I don't remember ever being puzzled to the point of confusion by a foreign, slang or dialect term in any novel or story.

June 10, 2010  
Blogger Peter Rozovsky said...

Sean Patrick Reardon has ...

I have read any. I certainly don't want any of the text modified if the original work was written in English,by an author from a different country. I love reading the slang,differences in speech patterns, and new words that might be used, even if they are in a different language.


Yes, one's vocabulary can increase this way. I say "shite" much more than I used to, for example.

June 10, 2010  
Anonymous Elisabeth said...

"What sorts of changes did U.S. publishers make in the Rankins?"

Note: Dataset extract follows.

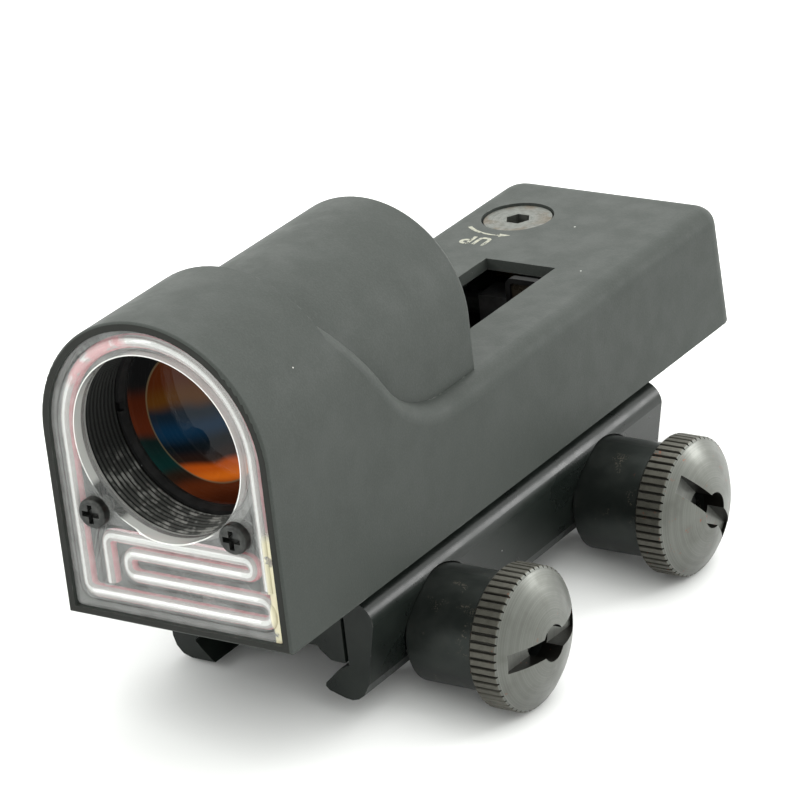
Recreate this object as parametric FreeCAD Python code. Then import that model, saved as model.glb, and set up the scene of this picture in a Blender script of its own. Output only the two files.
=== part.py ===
import FreeCAD, Part
import math
import os

# Rail-mounted tube reflex sight.
# Frame: +X to the sight's right when looked at from the front, +Y to the rear
# (towards the eye), +Z up. The origin is the centre of the flat face of the
# mount that sits on the rail. All lengths are in millimetres.

# ---- driving dimensions -------------------------------------------------
BODY_LENGTH = 107.8
BODY_WIDTH = 33.0
BODY_BOTTOM = 8.0          # underside of the housing above the rail seat
AXIS_HEIGHT = 24.0         # bore axis above the underside of the housing
BLOCK_HEIGHT = 16.8        # top of the rear block above the underside
HOOD_LENGTH = 18.0
TUBE_RADIUS = 14.2
TUBE_END = 48.1            # rear face of the tube behind the front face
BORE_RADIUS = 12.0         # clear hole in the light panel
FRONT_TO_MOUNT = 51.4      # front face ahead of the middle of the mount
REAR_SLANT = 1.3           # how far the top of the rear face leans forward
SHOULDER_FILLET = 2.5
CORNER_FILLET = 3.5
RIM_FILLET = 0.45

MOUNT_LENGTH = 70.0
MOUNT_SCREW_X = 5.4
MOUNT_SCREW_RADIUS = 1.5
MOUNT_HEAD_RADIUS = 3.0
BOLT_PITCH = 40.0
BOLT_AXIS_Z = -2.3
BOLT_RADIUS = 1.95
BOLT_RELIEF = 2.6          # half width of the groove over each bolt
RAIL_HALF = 10.6           # half width across the rail's side edges
RAIL_EDGE_Z = -2.77        # level of those edges below the rail's top
RAIL_TOP_HALF = 8.1
RAIL_PLAY = 0.1            # gap between the fixed jaw and the rail's edge
RAIL_SLOT_DEPTH = 2.95     # the bolts are flattened to pass through the rail's slots

NUT_RADIUS = 9.15
KNURL_TEETH = 54
KNURL_DEPTH = 0.3
COIN_SLOT_END = 7.6        # half length of the slot in a nut's face
COIN_SLOT_DEPTH = 2.6
COIN_SLOT_WIDTH = 2.5
RUNNING = 0.05             # radial clearance of a turning or sliding fit
FIT = 0.02                 # clearance of fixed parts

# ---- derived places -----------------------------------------------------
HALF_WIDTH = BODY_WIDTH / 2
AXIS_Z = BODY_BOTTOM + AXIS_HEIGHT
BLOCK_TOP = BODY_BOTTOM + BLOCK_HEIGHT
FRONT = -FRONT_TO_MOUNT
REAR = FRONT + BODY_LENGTH
Y_AXIS = FreeCAD.Vector(0, 1, 0)
X_AXIS = FreeCAD.Vector(1, 0, 0)
Z_AXIS = FreeCAD.Vector(0, 0, 1)

# light panel, its backing and the fibre set in it
PANEL_HALF = 15.4
PANEL_BOTTOM = 1.0
PANEL_FACE = 0.6
PANEL_THICK = 2.0
BACKING_THICK = 0.3
PANEL_GAP = 0.05
RIDGE_RADIUS = 1.1
RIDGE_RISE = 0.5
RIDGE_PITCH = 3.0
RIDGE_OUTER = 13.6         # the outer ridge follows this radius round the bore
FIBRE_RADIUS = 0.85
BEAD_TOP_RUN = 11.9        # height of the uppermost run of the ridge
FIBRE_TOP_RUN = 11.0       # the fibre's run stays clear of the bore
LEAD_RADIUS = 0.45
PANEL_SCREW_X = 10.35
PANEL_SCREW_Z = 14.4
PANEL_SCREW_RADIUS = 1.0
PANEL_HEAD_RADIUS = 1.95
PANEL_HEAD_HEIGHT = 1.3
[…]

Little, Brown not only changed spelling variants (grey > gray, colour > color, etc. ) but words like "boot" became "trunk" and I recall being so irritated with the first L,B edition I read that I think there must have been even more annoying examples ("they don't say that in Scotland!"), which I can't recall now, as the 3 most recent ones I read were UK eds.

I wonder if a US publisher would change the title of the (fictional) UK title "Cathedral Close" to "Cathedral Alley"? Or maybe change it to "Cathedral Precinct" to lure unsuspecting readers to believe it was a police procedural...

The presupposition on the part of US publishers that we can't figure out boot > trunk, etc. seems ludicrous when people who are readers to begin with are generally used to figuring out, or at least not agonizing over, words they are unfamiliar with in novels.

"I say "shite" much more than I used to, for example."

Uh-huh.

June 10, 2010  
Blogger Peter Rozovsky said...

Elisabeth has ...

"What sorts of changes did U.S. publishers make in the Rankins?"

Little, Brown not only changed spelling variants (grey > gray, colour > color, etc. ) but words like "boot" became "trunk"


American publishers may underestimate readers' intelligence when they make changes like that. They certainly deprive readers of part of the pleasure of reading books set elsewhere.